We asked him about his last committment to pray about Heavenly Father, and of course he kept it because he's so awesome like that. We started talking about the Book of Mormon and things were just going so great! And then it was my turn to talk which I stress over everytime because my Tagalog is like basically "hindi mabuti" MAJOR (not good) and I just started to testify of the truthfullness of the book of mormon, and it FLOWED. in the words of She's the Man, "Flow is FLOW". seriously, I don't know where in the heck it came from because i'm basically the laughing stock of the district when it comes to this language. I guess I'm the example of how NOT to speak it cause I'm struggs all the time. GIFT OF TONGUES, WHERE YOU AT?!
IT WAS AMAZING seriously i wish everyone could have been present in that moment. As soon as I was done speaking, the spirit was just like destroying all of us with it's amazing power. I knew that it was piercing his heart to the CORE. He said he would read it, and pray about it. He understood everything I said, and NO QUESTIONS asked. He loved it!
I think the theme of my week is the sensitivity of the Spirit. Seriously, this entire week I just have learned how sensitive the spirit is. Anything and everything can push it away if we are not careful. In today's world it's so easy to push it away, but at the same time it's so easy to invite it into our hearts if we pray and get in the right mindset.. The spirit is CRUCIAL in our lives people. I never really realized how crucial it really is, as well as how sensitive it is. I guess what I'm trying to say is, there's always something in our lives we could do to invite the spirit more. Especially little things. Whatever it may be, I bet this week we could think of one thing we could do to invite it more into our lives. I know I could. I always learn how little I know about the gospel and how much I have to improve in myself, but hey, that's what LIFE is for. To become better step by step.
It is a journey, not a sprint.
So the MTC food is FOR REALS starting to get to me. I dunno WHAT they put in it.... but it's weighing me down hard core. For all you folks heading here or any MTC for that matter, TAKE CAUTION. It's so deceiving it tastes pretty good... and then you start to see the weird effects it has on you.
OK So I know this is all spiritual and everything, but all of the funny stuff that happens in our little district ya just have to be there. Sorry, you are all missing out on some high quality comical moments. I love our elders. They make my life so much richer with their high school humor/teasing.

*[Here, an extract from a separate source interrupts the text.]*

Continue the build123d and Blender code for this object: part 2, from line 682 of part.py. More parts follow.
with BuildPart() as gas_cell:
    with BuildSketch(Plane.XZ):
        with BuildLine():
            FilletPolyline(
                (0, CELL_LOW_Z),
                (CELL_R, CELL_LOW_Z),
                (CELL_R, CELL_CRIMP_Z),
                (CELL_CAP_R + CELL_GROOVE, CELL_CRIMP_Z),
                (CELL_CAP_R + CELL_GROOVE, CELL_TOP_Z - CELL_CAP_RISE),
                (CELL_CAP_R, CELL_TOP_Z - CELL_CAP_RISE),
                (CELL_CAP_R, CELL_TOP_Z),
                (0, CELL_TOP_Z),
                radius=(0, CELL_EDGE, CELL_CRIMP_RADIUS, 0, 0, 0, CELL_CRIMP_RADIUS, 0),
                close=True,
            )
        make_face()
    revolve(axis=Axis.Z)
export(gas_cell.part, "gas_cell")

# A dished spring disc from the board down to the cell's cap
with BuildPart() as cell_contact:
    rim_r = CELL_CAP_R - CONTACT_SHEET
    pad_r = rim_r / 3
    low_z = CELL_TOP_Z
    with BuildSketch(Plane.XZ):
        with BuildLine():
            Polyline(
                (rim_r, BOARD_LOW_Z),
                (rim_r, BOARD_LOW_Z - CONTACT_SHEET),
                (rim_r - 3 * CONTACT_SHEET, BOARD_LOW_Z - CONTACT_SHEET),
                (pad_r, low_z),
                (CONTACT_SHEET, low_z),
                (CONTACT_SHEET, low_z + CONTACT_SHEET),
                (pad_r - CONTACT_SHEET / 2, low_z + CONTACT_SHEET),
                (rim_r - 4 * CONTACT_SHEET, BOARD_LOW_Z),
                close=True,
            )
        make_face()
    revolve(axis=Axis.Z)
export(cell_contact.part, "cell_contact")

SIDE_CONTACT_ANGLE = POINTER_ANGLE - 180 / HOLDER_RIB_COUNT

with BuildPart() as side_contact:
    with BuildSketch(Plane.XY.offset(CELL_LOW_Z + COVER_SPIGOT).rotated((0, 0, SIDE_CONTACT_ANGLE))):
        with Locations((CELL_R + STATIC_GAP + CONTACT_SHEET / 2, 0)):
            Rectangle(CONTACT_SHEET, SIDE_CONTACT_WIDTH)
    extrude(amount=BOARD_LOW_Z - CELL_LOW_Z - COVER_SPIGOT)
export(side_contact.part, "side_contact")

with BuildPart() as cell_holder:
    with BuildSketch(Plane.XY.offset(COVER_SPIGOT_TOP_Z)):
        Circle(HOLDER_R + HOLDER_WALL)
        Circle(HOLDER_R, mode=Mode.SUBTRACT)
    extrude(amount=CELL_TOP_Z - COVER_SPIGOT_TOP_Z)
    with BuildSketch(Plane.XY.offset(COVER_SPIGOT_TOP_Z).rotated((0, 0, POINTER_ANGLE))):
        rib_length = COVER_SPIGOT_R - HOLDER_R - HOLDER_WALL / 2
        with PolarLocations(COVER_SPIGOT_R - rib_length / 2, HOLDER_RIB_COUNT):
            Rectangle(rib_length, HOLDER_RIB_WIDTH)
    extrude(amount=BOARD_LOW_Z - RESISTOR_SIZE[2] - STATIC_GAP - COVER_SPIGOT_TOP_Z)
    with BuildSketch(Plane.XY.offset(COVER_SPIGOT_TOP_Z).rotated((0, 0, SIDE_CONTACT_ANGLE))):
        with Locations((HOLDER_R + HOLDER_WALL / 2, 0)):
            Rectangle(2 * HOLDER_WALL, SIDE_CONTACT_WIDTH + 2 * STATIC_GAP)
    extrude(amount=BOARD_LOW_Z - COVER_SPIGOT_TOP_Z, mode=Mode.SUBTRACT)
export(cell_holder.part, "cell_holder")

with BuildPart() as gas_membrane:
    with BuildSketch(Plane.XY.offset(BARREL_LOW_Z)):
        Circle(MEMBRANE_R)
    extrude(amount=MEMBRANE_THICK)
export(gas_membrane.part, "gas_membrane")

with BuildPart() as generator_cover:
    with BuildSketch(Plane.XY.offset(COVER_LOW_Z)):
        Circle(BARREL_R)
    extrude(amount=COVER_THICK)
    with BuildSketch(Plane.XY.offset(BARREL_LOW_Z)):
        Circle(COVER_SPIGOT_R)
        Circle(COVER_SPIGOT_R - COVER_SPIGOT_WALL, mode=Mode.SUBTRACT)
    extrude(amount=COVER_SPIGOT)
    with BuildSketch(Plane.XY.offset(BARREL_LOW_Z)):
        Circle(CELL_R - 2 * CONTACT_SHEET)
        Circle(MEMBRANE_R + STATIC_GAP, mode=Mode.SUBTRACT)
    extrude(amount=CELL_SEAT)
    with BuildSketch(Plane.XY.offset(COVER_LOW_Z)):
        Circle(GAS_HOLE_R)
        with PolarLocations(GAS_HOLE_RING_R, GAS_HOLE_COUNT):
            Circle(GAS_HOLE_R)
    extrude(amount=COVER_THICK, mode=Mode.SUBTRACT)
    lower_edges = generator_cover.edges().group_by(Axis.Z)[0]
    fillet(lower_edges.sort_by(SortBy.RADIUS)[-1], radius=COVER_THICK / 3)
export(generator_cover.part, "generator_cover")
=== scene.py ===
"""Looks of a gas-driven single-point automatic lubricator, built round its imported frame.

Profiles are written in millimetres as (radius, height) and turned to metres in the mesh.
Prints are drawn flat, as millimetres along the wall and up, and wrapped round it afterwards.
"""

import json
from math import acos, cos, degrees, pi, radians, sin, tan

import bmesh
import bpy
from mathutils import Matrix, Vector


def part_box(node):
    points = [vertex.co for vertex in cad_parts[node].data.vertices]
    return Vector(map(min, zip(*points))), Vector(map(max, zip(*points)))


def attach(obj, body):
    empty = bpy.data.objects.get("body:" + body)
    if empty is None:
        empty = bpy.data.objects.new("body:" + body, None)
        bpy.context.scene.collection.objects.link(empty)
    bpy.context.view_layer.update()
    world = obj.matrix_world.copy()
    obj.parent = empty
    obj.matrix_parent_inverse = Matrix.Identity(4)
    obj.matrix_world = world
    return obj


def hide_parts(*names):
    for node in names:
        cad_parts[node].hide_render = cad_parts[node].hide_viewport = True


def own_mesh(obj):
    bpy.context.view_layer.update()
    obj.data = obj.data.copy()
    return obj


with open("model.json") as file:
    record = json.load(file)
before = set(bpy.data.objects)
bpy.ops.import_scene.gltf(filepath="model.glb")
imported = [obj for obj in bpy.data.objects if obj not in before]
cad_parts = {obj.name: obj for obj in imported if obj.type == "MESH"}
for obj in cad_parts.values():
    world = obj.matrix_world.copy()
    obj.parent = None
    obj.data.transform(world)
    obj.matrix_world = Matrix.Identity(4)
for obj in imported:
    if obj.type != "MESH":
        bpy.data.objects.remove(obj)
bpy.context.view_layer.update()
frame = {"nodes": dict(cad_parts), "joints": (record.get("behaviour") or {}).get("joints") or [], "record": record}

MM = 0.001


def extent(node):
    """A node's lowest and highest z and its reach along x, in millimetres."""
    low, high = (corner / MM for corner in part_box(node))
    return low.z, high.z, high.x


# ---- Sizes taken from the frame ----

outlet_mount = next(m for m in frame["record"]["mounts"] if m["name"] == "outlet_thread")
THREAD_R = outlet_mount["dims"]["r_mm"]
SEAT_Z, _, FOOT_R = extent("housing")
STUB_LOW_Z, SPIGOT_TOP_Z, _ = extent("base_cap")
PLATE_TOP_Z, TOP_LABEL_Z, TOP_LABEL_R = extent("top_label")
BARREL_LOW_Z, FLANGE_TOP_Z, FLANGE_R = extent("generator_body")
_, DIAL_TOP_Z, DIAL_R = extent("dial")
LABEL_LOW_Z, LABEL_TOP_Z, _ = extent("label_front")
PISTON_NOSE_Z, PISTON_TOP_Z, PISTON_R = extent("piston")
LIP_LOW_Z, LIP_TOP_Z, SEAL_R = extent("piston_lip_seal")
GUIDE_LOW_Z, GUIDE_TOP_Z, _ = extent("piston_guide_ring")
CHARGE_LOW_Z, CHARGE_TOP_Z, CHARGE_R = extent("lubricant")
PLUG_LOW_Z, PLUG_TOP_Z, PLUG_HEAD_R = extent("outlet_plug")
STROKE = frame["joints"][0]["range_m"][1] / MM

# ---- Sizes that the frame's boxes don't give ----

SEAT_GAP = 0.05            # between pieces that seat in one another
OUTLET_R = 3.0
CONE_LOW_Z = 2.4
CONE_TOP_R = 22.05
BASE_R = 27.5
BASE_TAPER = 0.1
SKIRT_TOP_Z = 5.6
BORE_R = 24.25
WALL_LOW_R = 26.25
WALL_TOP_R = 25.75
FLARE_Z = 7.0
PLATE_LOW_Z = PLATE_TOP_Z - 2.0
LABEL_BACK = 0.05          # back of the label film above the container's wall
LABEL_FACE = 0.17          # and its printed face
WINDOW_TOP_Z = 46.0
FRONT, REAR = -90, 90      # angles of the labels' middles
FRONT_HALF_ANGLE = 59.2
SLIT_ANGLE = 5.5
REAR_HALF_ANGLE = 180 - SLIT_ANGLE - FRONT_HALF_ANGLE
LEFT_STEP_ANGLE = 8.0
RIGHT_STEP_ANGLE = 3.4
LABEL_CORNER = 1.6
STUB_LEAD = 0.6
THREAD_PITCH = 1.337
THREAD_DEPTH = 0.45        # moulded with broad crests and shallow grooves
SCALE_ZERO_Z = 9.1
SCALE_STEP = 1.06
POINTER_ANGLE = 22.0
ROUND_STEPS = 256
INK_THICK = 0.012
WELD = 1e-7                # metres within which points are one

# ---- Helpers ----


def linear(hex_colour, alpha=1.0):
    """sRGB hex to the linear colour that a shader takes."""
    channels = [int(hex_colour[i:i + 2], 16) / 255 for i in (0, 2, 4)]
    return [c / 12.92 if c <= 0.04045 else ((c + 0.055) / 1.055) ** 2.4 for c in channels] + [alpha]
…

So I've been reading the good old blue book AKA the scrips, and here's what I think. The book of Mormon literally contains anything and EVERYTHING we need to know about how to return to our Father in Heaven. It contains the doctrines of Christ which ARE:
Receiving the Gift of the Holy Ghost
and last but not least,
enduring to the end.
Ok really, these are SO fundamental and crucial to our progression. My purpose is to invite others to come unto Christ by receiving these things, but the more I think about it, I really should be taking this purpose more personally. Missionary or not, everyone can take this purpose into their hearts and try these awesome little doctrines out. See if they work, cause I can PROMISE ya, they will. My question for the week for myself and anyone reading this lovely little blog is: How can we more fully come unto Christ and receive these doctrines?

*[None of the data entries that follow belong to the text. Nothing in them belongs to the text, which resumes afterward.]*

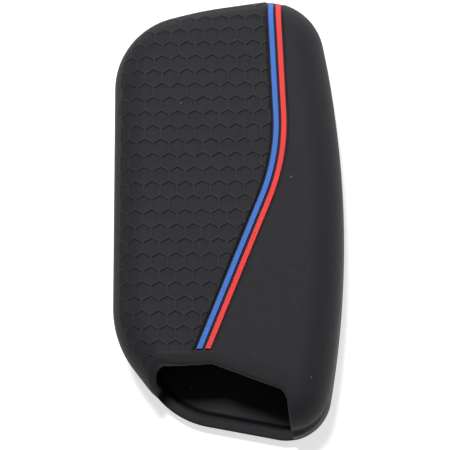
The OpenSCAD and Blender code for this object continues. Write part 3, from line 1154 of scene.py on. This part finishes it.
def world():
    """Plain surroundings: full white where the camera looks past the floor, a plain level as light."""
    made = bpy.data.worlds.new("studio")
    bpy.context.scene.world = made
    made.use_nodes = True
    tree = made.node_tree
    back = tree.nodes["Background"]
    back.inputs["Color"].default_value = (1, 1, 1, 1)
    path = tree.nodes.new("ShaderNodeLightPath")
    seen = calc(tree, "MAXIMUM", path.outputs["Is Camera Ray"], path.outputs["Is Transmission Ray"])
    extra = calc(tree, "MULTIPLY", seen, 1 - WORLD_LEVEL)
    tree.links.new(calc(tree, "ADD", extra, WORLD_LEVEL), back.inputs["Strength"])


def lamp(name, spot, aim, size, power):
    data = bpy.data.lights.new(name, "AREA")
    data.shape = "RECTANGLE"
    data.size, data.size_y = size
    data.energy = power
    obj = bpy.data.objects.new(name, data)
    bpy.context.scene.collection.objects.link(obj)
    spot, aim = Vector(spot), Vector(aim)
    obj.location = spot
    obj.rotation_euler = (aim - spot).to_track_quat("-Z", "Y").to_euler()


floor()
world()
lamp("key_overhead", (-0.05, 0.255, 0.75), (0, 0, 0.01), (0.12, 0.12), 4.85)
lamp("rim_top", (0.05, 0.75, 0.16), (0, 0, 0.01), (0.6, 0.25), 1.3)
lamp("rim_right", (0.62, 0.40, 0.18), (0, 0, 0.01), (0.3, 0.25), 0.9)

CAMERA_AT = (32.656, -77.494, 358.17)
CAMERA_RIGHT = (0.99560959, 0.00699149, -0.09334169)
CAMERA_UP = (0.01297378, 0.97727414, 0.21158196)
CAMERA_BACK = (0.09269969, -0.21186402, 0.9728928)
FOCAL_PIXELS = 1800
PICTURE_PIXELS = 450
SENSOR = 36.0

camera = bpy.data.cameras.new("photo_camera")
camera.sensor_width = SENSOR
camera.lens = SENSOR * FOCAL_PIXELS / PICTURE_PIXELS
camera.clip_start = 0.01
camera.clip_end = 20
eye = bpy.data.objects.new("photo_camera", camera)
bpy.context.scene.collection.objects.link(eye)
turned = Matrix((CAMERA_RIGHT, CAMERA_UP, CAMERA_BACK)).transposed().to_4x4()
eye.matrix_world = Matrix.Translation([c * MM for c in CAMERA_AT]) @ turned
bpy.context.scene.camera = eye
bpy.context.scene.view_settings.view_transform = "Standard"
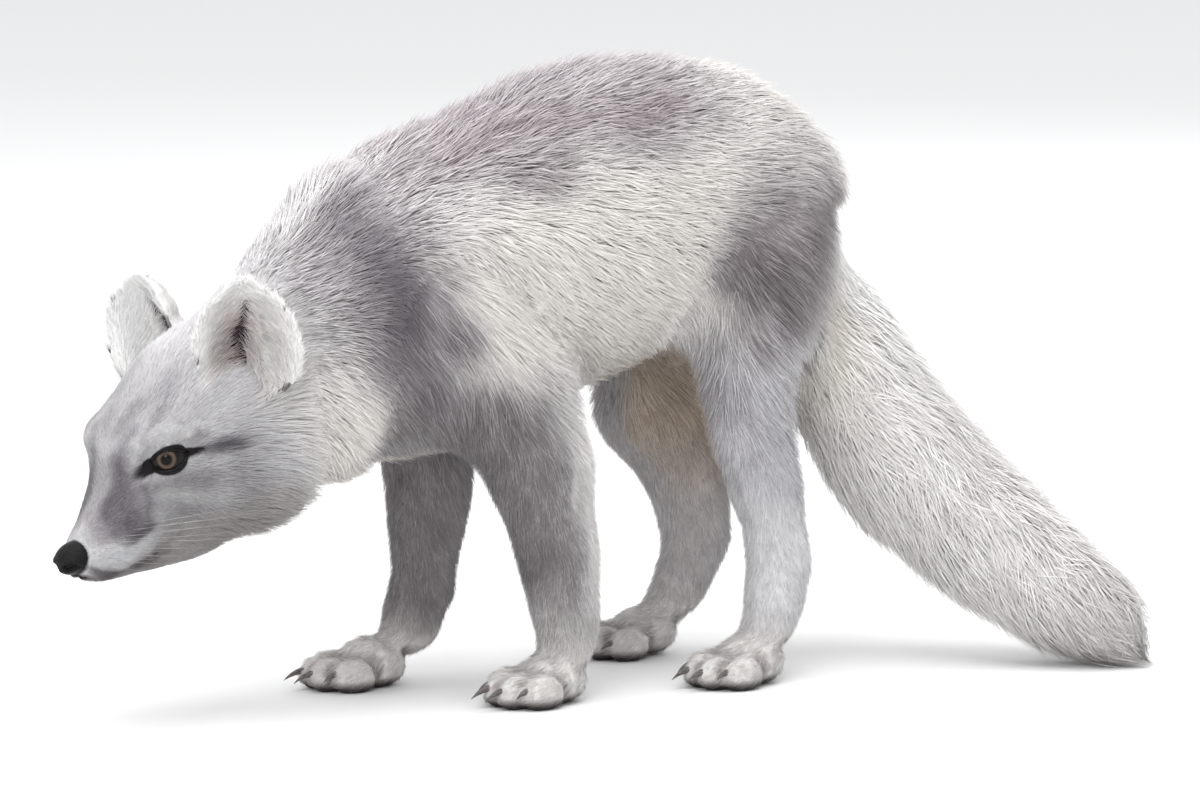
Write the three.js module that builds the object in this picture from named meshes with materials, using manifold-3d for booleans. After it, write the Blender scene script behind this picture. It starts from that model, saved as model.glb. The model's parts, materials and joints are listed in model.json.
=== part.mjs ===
// An arctic fox walking with its head lowered, life size.
// Millimetres, +Z up, nose towards -Y, left side at +X.
// The solids give the outline to the tips of the coat. The body is one smooth field of distances, made of
// tapered limbs and ellipsoids that blend into each other. Each sub-part is the stretch of that field inside
// its own cutter.
import * as THREE from 'three';
import { mergeVertices } from 'three/addons/utils/BufferGeometryUtils.js';
import Module from 'manifold-3d';

const wasm = await Module();
wasm.setup();

// ---- Driving dimensions ----
const GAP = 0.4; // between neighbouring sub-parts
const TRUNK_FLATNESS = 1.32; // how much taller than wide the trunk's sections are
const NECK_FLATNESS = 1.4;
const EYE_RADIUS = 9.5;
const HEAD_YAW = 10; // degrees, towards the left
const HEAD_PITCH = 31; // degrees, nose down
const BETWEEN_EYES = [8, -239, 128.5];
const PAW_TOP = 27; // height of the cut above each paw
const NECK_END = -118; // where the neck meets the trunk, on Y
const TOE_SPREAD = [-14, -5, 5, 14]; // sideways from the paw's middle line
const TOE_REACH = [11, 19, 19, 11]; // forward from the paw's middle

// Cell sizes of the surface grids
const CELL = {
  trunk: [18.5, 25, 18.5], neck: [17, 17, 17], head: [12.5, 10, 10], leg: [12, 12, 20], tail: [15, 15, 24],
};

// ---- Vectors ----
const V = (a) => new THREE.Vector3(...a);
const radians = THREE.MathUtils.degToRad;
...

Guys, he is CONTINUALLY and INFINITELY inviting us to come unto Him. In my scripture study in 2 Nephi, I can't even tell you how many times I have seen the words "Come" whenever Christ speaks in the scriptures. He bids ALL to come unto him. Male female, black or white, rich or poor. He LOVES us, and He loves us infinitely and eternally. But the thing is, we have to choose to let Him into our lives. I've been thinking a lot about what I've sacrificed to be here, as a missionary. I thought about all the sins and mistakes and weaknesses I gave up to KNOW Christ. And the amazing thing that I have learned is that as soon as we give them up and give Christ our hearts, He makes us into someone that we NEVER could have imagined. He changes us. From the inside out. And the more I internalize that, the more I want everyone to feel that same feeling. The more I teach my investigators the more I realize how much God loves us. Oh, he loves us SO much and I am lucky enough to be taste a little bit of that love He has. Just a TASTE and I literally feel like exploding. I literally feel like my heart is just going to stop from all of the love I feel everytime I teach these people.... Missionary or not, white or black, rich or poor, Go to Christ.

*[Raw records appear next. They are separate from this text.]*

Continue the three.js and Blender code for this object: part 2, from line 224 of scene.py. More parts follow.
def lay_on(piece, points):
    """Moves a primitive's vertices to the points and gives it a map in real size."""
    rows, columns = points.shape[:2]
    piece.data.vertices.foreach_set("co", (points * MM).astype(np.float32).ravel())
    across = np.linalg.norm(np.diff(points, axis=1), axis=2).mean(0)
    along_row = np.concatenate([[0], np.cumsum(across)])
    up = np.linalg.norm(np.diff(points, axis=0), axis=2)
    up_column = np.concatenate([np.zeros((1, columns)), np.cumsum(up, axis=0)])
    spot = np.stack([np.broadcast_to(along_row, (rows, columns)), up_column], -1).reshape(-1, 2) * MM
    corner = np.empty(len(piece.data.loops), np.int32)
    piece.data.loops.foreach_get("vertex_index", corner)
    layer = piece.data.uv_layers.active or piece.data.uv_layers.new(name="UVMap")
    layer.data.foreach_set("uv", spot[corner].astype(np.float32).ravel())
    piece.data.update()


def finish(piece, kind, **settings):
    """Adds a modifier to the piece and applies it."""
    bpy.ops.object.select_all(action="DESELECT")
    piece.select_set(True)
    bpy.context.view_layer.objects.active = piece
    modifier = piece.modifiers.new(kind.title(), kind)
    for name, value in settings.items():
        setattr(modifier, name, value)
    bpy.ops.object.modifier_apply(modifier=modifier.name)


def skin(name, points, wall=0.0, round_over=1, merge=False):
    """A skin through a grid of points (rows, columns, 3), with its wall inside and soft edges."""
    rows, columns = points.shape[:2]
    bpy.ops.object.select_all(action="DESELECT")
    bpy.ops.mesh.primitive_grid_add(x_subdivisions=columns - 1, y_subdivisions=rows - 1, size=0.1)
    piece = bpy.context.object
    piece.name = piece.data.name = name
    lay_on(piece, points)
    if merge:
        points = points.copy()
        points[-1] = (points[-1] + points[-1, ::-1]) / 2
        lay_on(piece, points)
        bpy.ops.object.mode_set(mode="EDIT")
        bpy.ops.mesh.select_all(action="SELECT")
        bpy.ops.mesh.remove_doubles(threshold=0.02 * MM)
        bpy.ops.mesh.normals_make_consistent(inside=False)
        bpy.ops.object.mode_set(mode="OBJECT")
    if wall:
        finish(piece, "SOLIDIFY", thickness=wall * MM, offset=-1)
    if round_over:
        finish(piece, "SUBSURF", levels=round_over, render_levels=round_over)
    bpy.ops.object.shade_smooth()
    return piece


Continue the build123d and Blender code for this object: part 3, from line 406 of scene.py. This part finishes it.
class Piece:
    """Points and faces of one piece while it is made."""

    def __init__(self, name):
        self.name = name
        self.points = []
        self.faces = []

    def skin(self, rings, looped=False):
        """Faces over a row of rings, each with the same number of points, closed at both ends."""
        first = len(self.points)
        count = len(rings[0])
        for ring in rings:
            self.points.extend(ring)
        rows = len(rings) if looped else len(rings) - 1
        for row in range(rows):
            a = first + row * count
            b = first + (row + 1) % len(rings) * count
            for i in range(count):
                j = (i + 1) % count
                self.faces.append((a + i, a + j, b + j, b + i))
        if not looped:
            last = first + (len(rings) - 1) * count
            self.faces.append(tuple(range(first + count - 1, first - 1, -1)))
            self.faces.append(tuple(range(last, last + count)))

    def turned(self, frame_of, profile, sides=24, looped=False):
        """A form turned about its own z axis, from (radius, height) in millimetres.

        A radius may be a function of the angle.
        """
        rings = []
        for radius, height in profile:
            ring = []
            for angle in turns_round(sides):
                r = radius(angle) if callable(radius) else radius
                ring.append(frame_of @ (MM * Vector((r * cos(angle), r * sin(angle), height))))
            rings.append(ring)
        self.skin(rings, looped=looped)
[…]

I'm tellin ya, you won't regret one MINUTE to know Him. It's not enough to know about Christ. We gotta know Him. Because He knows us, even down to how many hairs are on our head. And I have a lot, so that's sayin somethin. All you thick-haired girls can holler if ya feel what I'm sayin and feel loved! Also the thin haired ones too. Just everyone, EVERYONE EVERYWHERE is known by Christ personally. I know it.
I'm so grateful to be here. I count my blessings and I feel like I will never be able to repay Heavenly Father for this oppurtunity I have been given. But, the more grateful I am for a good family and friends and a good Father in Heaven, the more I want to be the best missionary I can. the most obedient, pure vessel for Heavenly Father to work with. Trust me, being an instrument in the Lords hands is NAAT easy. not one bit. But I'd wouldn't want to be in anyone else's hands, because he makes me blossom into the person I should be and can be. Just like he can with all of US.
Ok quick story: so we were taking a night walk around the MTC as a class for night school (Which by the way, we are confined to those four brick walls for like 4 hours. Just at night. not counting the day time spent there.) Anyways, Brother Mauzy our teacher wanted us to just walk around, not talking. He wanted us to just listen to the outside, the surroundings, and especially the spirit. We're just walkin along and all of a sudden, Elder Matina this extremely tall, polynesian, teddy-bear like looking young man TRIPS on the giant curb behind the MTC. sprawled, on all fours, the WORKS. He ate it so hard I'm TELLLIN YOU. We all burst out in laughter and epecially elder Matina. Ah man, it was DEATH! It was too good, too good. He tries so hard to be tough, but in all reality, he's just a big teddy bear. We love him. I love our district and being able to laugh at each other. #madlove
I have two weeks left.... so, ya kinda stressful. But The Philippines is ready, and those people need to know who they are. Especially that the hairs on their head are numbered by Jesus Christ.... and they don't have that much hair :) Being a missionary is amazing.
So on Sunday we watched an old MTC talk by Elder Holland entitled "Missions are Forever". We all know how powerful he is but MAN this talk cuts you to the CORE. His whole talk was great but he said something that really struck me. "What happens after your mission changes, but one thing that should never change is your realtionship with your Savior and Heavenly Father. Your missions ARE real life and should be real life."
AH man i love that. It's so true. Seriously, our missions should be real life. Not something we just do and then put away and return to our previous lifestyles. We should always be living and preaching the gospel because true disciples always "talk of Christ, rejoice in Christ, and Preach of Christ."
I love everyday. This week has been pretty solid, and I wish i could share every little experience and moment the spirit has taught me, but alas, I cannot. Ya just gotta experience it for yourself! There's been a lot of blessings received. It's hard but its the best thing I've EVER done hands DOWNNN. I am so blessed, and in fact, we are ALL so blessed. God loves us so much. If you don't know that, ask Him cause He'll let you know. These are the days people. We are LIVING the life, as long as that life is in the Gospel.
Mahal kita ko kayo! Maganda Gabi :)
xoxo, Sister Seastrand
(^^that means: I love you all, Good day!)
Trust me, that's all I know. -_- IM WORKIN ON IT.